Anyone familiar with our legal system knows that prosecutors regularly conceal evidence and coerce witnesses to provide false testimony ~ even often fabricating the evidence needed to win the case. It’s all about winning and “the ends justify the means.” Prosecutors don’t get promoted by losing cases and don’t see state attorneys run for elected office by bragging about how many trials they lost. Once committed to prosecuting a case they will do whatever it takes to win ~ truth and justice become irrelevant.

We assume that every capital case is thoroughly reviewed by the appeal courts and that these courts will make sure that the innocent are protected. But our contemporary judicial system has become completely corrupted by politics. In fact, our own U.S. Supreme Court has explicitly declared that a claim of innocence cannot be raised on appeal absent establishing a substantial constitutional error resulting in the deprivations of a “fair trial.” See, Herrera v. Collins, 506 U.S. 390 (1993).

For this reason, the execution of the innocent has become absolutely inevitable. Even some of the Supreme Court Justices have publicly conceded that innocent people have been put to death.

Incredibly, there are many who will argue that the occasional execution of an innocent man is an acceptable risk if it means executing more of the guilty. That’s pretty easy to say when you’re not the one being put to death for a crime you didn’t commit. I’d wager a bet that these people would feel differently if they were the ones condemned to death in spite of innocence.

Being willing to put the occasional innocent to death to make sure we execute the presumed guilty is unconscionable. How many innocent people are expendable; where do we draw that line? If one innocent man executed is an acceptable loss, then why not ten? If we have no problem killing ten innocent men; then why not a hundred?

If we are so willing to allow the innocent to be executed, then why do we bother to provide prolonged appellate review in the first place? When it comes down to it, the death penalty is about fulfilling our need for vengeance. Those that blindly support it often express their frustration at the seemingly endless appeals that delay executions, so why waste the time and money even reviewing capital convictions? Why even waste the time going though an expensive jury trial? Certainly the police and prosecutors wouldn’t put an innocent man on trial. Even if they knowingly did prosecute an occasional innocent or two or ten (or 138) ~ those innocents would be expendable for the greater good, right?

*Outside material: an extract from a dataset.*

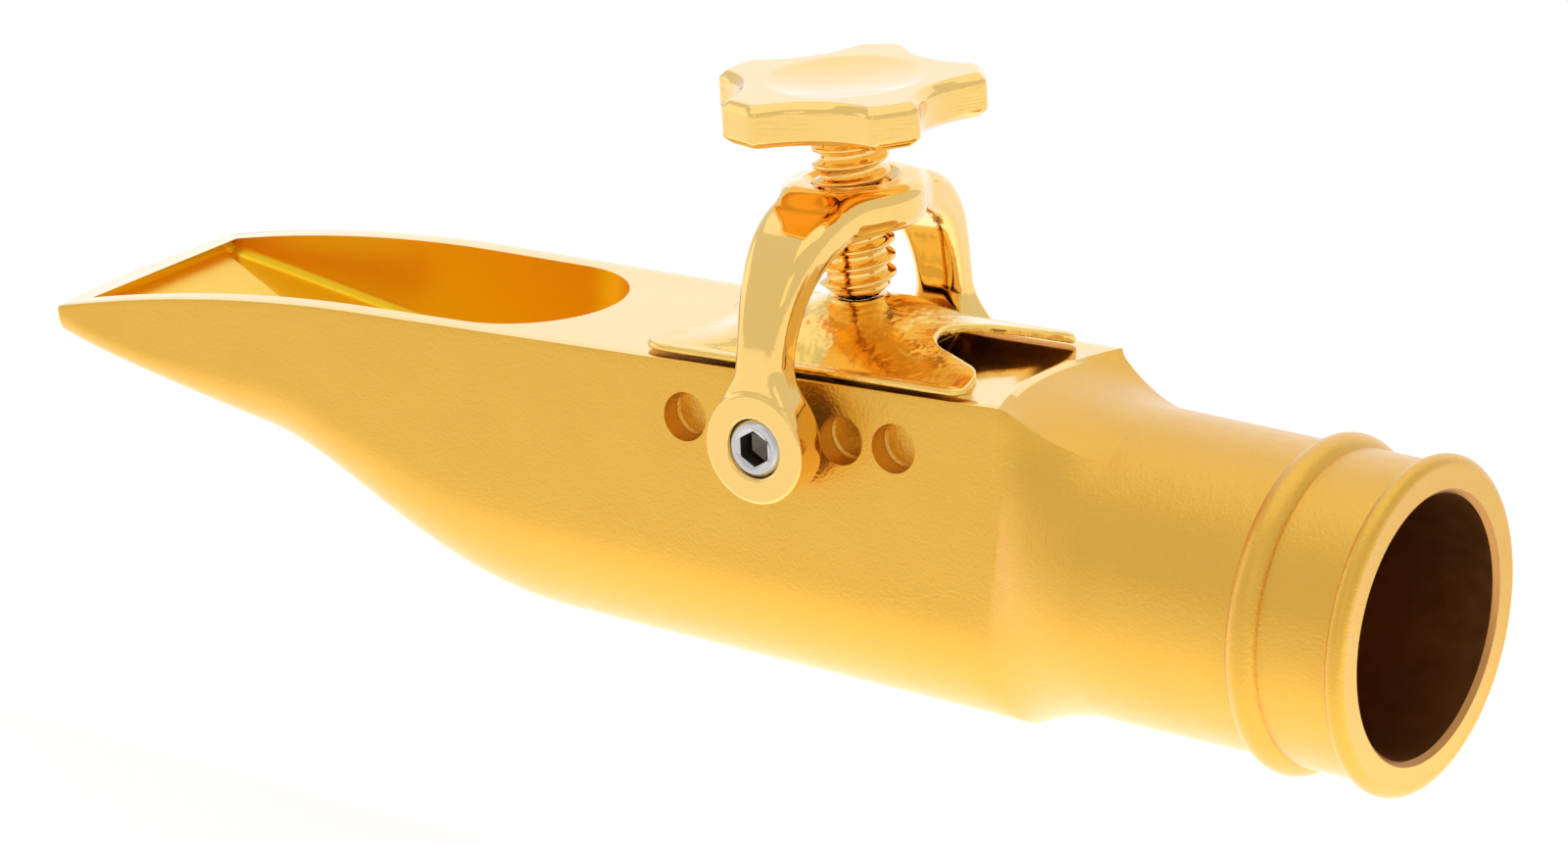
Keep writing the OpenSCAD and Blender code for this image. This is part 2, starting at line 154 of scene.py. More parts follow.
# ---------------------------------------------------------------- thumb knob
knob_lobes = 5
knob_r = 8.4
lobe_width = 3.2
hollow_r = 6.5
knob_thickness = 2.7
knob_bevel = 0.45
knob_base = 17.55
dish_r = 4.9
dish_depth = 0.45

# ---------------------------------------------------------------- pressure plate
plate_gap = 0.22
plate_thickness = 0.42
plate_half_width = 7.0
plate_front = 11.4
plate_rear = 12.0
# narrowing of the plate's half width from its front to the ends of the legs
leg_taper = 0.3
front_hollow = 1.6
front_cut_r = 4.2
notch_r = 2.9
notch_mouth_r = 5.2
notch_floor = 6.5
hub_height = 3.08
hub_r = 1.8
# the arched top: fall of its ridge for each mm from the hub, height over the legs, and its curve across
ridge_fall = 0.36
leg_ridge = 1.7
arch_half = 6.2
cross_power = 2.1
# the hollow beneath the rear of the arch: the metal above it, its half width, and its start behind the pivots
shell = 0.5
hollow_half = 5.8
hollow_front = 3.6
lip_r = 1.22
socket_depth = 1.2
seat_floor = 0.35
seat_clearance = 0.05

# ---------------------------------------------------------------- places worked out from the sizes
tan_t, cos_t, sin_t = math.tan(table_tilt), math.cos(table_tilt), math.sin(table_tilt)
pivot_z = table_ref - pivot_depth * cos_t - pivot_depth * sin_t * tan_t
plate_base = pivot_depth + plate_gap
hub_top = plate_base + hub_height
nose_centre = plate_base + seat_floor + seat_clearance + nose_r
seat_x = screw_offset - nose_centre * math.sin(screw_lean)
end_z = hub_top + end_gap
facing_r = (facing_length ** 2 + tip_opening ** 2) / (2 * tip_opening)
facing_start = body_length - facing_length
arm_foot_y = ear_face - arm_thickness / 2
crown_mid = crown_top - crown_thickness / 2
knob_top = knob_base + knob_thickness
# slope factor of a bevel at 45 degrees, and a field value far inside any piece
BEVEL = 0.7071
FAR_INSIDE = -9


def table_z(x):
    return table_ref + (pivot_x - x) * tan_t


def from_pivot(p):
    """Points of the ligature's frame, as an array of shape (n, 3), in the row frame."""
    p = np.asarray(p, float)
    x = -pivot_x + p[:, 0] * cos_t - p[:, 2] * sin_t
    z = pivot_z + p[:, 0] * sin_t + p[:, 2] * cos_t
    return np.stack([x, p[:, 1], z], 1)


def from_screw(p):
    """Points of the clamp screw's frame, which leans towards the tip, in the row frame."""
    p = np.asarray(p, float)
    c, s = math.cos(screw_lean), math.sin(screw_lean)
    x = screw_offset + p[:, 0] * c - p[:, 2] * s
    z = p[:, 0] * s + p[:, 2] * c
    return from_pivot(np.stack([x, p[:, 1], z], 1))


def from_axis(p):
    """Distance from the pivot axis, and from the middle plane, of a point in the row frame."""
    return math.hypot(p[0] + pivot_x, p[2] - pivot_z), abs(p[1])


def ease(t):
    u = np.clip(t, 0.0, 1.0)
    return u * u * (3 - 2 * u)


def lerp(a, b, t):
    return a + (b - a) * t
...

Recent studies have shown that for every execution carried out in the State of Florida, it has cost taxpayers at least $20 million dollars. Every year the death penalty in Florida alone costs taxpayers at least $50 million dollars. In truth, that cost is actually substantially higher.

If those we condemn to death were sentenced to life in prison, the cost would only be $18 to $20 thousand dollars a year each. More importantly, a sentence of life in prison would not put innocent people to death.

Sadly, intellectual reasoning is not what the death penalty is about today; it’s about fulfilling our primitive need to seek vengeance. Perhaps that itself is the greatest tragedy of all. As a “civilized” society, we should be better than that. The death penalty today is nothing more that a modern twist on the lynch mobs of yesterday. Although we have sterilized the process, the end result remains the same.

Attempting to advocate intellectual debates is the quintessential exercise of futility ~ very few of those who support capital punishment are willing to objectively acknowledge the inherent fallibility of our judicial process. The execution of the innocent is an inevitable, but (to them) acceptable consequence of society’s need to seek vengeance. They will never understand the basic logic and inescapable truth ~ when we as a society put even one innocent person to death, then as a society we have committed an act of cold blooded and deliberate murder.

Nobody can deny that lightening does strike and kill innocent people and nobody can deny that as long as the death penalty remains an acceptable practice, innocent people will inevitably be put to death. Lightening is an act of God ~ the death penalty is an act inflicted by men blinded by their own need for vengeance. We should be better than that.